What you have to do >> Extract all of the data and reproduce it precisely.

(Extracted data entries)
# # # # #

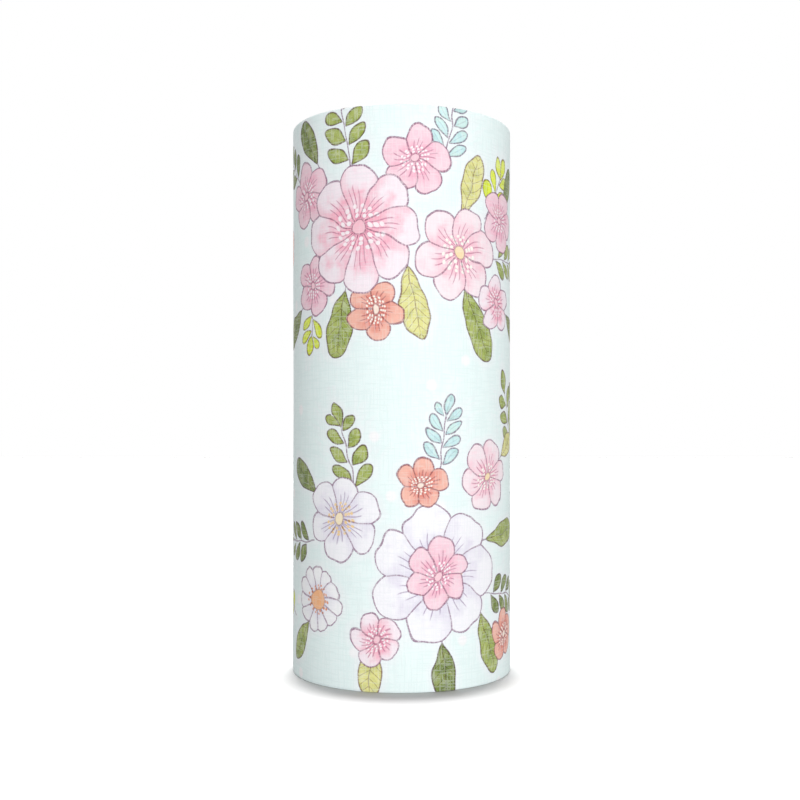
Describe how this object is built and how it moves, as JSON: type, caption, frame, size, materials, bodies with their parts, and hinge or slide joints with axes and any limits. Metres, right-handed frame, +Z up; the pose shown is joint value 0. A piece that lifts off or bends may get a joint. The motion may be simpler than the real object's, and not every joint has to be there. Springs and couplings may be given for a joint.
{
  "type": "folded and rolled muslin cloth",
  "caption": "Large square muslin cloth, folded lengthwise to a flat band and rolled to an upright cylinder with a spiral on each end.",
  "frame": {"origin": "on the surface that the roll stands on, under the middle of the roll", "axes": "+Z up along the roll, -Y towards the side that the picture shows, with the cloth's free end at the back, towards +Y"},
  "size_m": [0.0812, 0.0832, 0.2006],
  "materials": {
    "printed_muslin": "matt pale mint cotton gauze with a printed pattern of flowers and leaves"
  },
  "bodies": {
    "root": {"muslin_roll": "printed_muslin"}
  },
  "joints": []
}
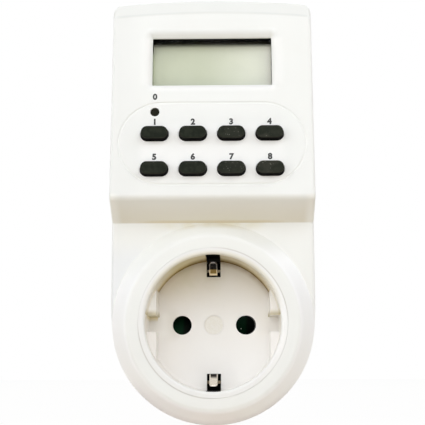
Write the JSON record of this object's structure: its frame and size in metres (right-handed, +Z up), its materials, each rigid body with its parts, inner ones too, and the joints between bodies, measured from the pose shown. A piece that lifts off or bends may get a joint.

# # # # #

Task response >>
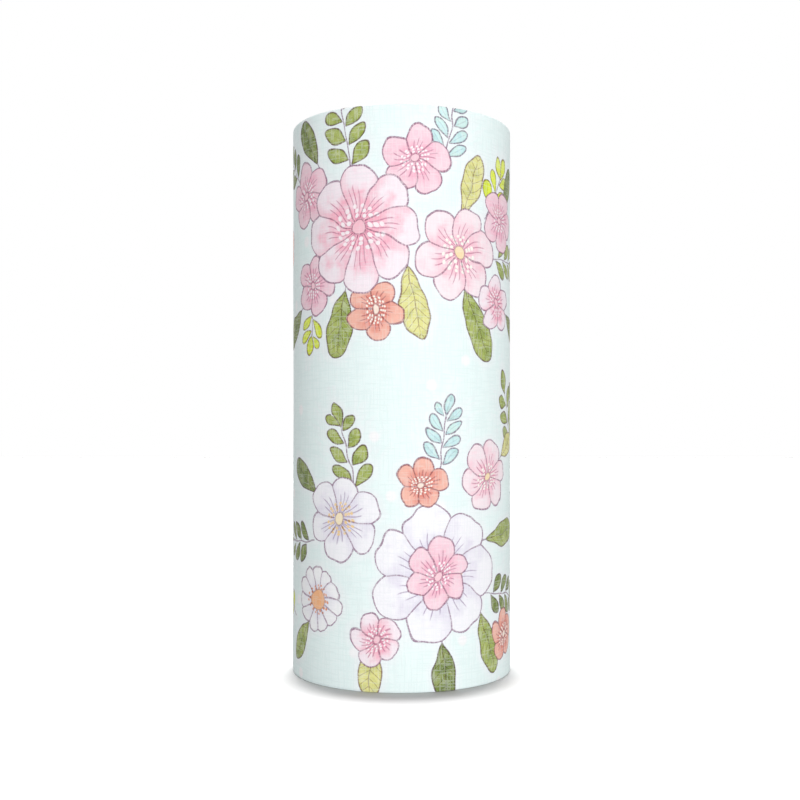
Describe how this object is built and how it moves, as JSON: type, caption, frame, size, materials, bodies with their parts, and hinge or slide joints with axes and any limits. Metres, right-handed frame, +Z up; the pose shown is joint value 0. A piece that lifts off or bends may get a joint. The motion may be simpler than the real object's, and not every joint has to be there. Springs and couplings may be given for a joint.
{
  "type": "folded and rolled muslin cloth",
  "caption": "Large square muslin cloth, folded lengthwise to a flat band and rolled to an upright cylinder with a spiral on each end.",
  "frame": {"origin": "on the surface that the roll stands on, under the middle of the roll", "axes": "+Z up along the roll, -Y towards the side that the picture shows, with the cloth's free end at the back, towards +Y"},
  "size_m": [0.0812, 0.0832, 0.2006],
  "materials": {
    "printed_muslin": "matt pale mint cotton gauze with a printed pattern of flowers and leaves"
  },
  "bodies": {
    "root": {"muslin_roll": "printed_muslin"}
  },
  "joints": []
}
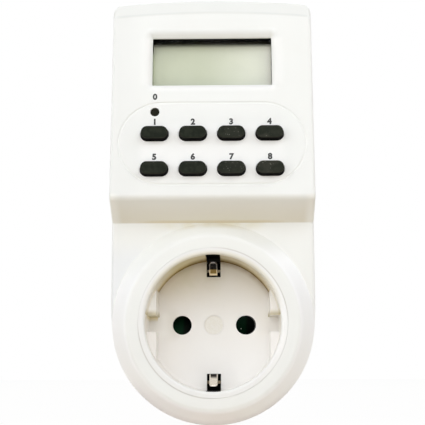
Write the JSON record of this object's structure: its frame and size in metres (right-handed, +Z up), its materials, each rigid body with its parts, inner ones too, and the joints between bodies, measured from the pose shown. A piece that lifts off or bends may get a joint.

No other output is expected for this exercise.